Coveney attacks EU for penalising dairy farmers
Agriculture Minister Simon Coveney yesterday launched a strong attack on EU policy for penalising milk producers who aim to meet worldwide demand for dairy products.
He said it made no sense to impose fines on Irish farmers who stepped up production, given Europe as a whole was producing less milk than permitted under the quota system.
One-in-five bottlefed babies worldwide is drinking Irish formula milk, yet farmers here face hefty fines if they increase production to meet demand.
Mr Coveney said that he was trying to build a "coalition of interest" with other EU countries to allow farmers gradually produce more milk in advance of the abolition of the quota system in 2015, and has already won support from the Netherlands and Denmark.

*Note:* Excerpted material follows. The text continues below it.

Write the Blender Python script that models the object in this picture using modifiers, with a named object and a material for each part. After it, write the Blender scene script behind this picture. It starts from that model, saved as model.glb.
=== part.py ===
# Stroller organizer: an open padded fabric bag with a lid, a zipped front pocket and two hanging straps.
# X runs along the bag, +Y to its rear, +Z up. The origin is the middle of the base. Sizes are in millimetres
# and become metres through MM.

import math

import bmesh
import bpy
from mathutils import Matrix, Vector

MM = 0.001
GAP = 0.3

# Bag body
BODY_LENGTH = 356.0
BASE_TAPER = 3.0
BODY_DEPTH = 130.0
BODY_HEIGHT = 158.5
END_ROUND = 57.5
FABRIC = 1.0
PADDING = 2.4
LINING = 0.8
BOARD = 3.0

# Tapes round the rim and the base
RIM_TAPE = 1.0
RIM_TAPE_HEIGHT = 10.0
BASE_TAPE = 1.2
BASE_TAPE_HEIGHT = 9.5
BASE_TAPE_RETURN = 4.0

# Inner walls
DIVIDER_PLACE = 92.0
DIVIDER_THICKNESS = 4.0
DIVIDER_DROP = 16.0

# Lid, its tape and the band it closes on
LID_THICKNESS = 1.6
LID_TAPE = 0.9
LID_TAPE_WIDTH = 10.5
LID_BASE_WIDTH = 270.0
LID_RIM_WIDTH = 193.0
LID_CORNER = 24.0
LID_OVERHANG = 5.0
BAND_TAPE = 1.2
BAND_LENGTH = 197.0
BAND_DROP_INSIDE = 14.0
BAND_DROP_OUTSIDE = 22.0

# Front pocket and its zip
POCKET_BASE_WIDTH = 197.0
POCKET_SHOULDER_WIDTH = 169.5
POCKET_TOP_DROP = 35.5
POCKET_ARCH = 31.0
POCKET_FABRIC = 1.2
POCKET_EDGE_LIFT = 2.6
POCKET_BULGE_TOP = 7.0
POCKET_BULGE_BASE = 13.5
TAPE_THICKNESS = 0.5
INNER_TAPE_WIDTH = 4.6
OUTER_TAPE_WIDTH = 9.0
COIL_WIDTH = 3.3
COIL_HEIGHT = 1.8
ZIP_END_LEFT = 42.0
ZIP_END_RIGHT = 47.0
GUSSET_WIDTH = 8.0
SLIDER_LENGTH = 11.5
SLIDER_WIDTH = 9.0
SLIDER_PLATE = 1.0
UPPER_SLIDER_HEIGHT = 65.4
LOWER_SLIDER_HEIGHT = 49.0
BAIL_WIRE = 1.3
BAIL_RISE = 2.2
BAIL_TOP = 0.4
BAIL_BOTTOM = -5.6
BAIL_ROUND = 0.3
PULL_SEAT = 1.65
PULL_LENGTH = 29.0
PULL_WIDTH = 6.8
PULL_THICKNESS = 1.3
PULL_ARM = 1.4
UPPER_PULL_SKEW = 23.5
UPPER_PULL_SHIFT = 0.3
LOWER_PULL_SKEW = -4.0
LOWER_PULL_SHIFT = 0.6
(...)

The dairy sector is the flagship of the Irish food industry which is now an area of huge growth, with total food exports up 11pc last year and 13pc in the first half of 2011, he told a National Dairy Council conference in Dublin.
Ireland already produces enough food for 36 million people, but the aim is to produce enough for 50 million people by 2020, Mr Coveney said.
Premium products, such as infant milk formula, would be instrumental in this as Ireland produces 16-17pc of world baby milk, and the target is to increase that to 20pc by 2020.
Yet Mr Coveney said there was a very real danger that Irish farmers would face superlevy fines of 27-28c per litre this year for excess milk production.
It was a fluke that they weren't fined last year, as they were only saved because bad weather hampered grass growth and milk yields, he added.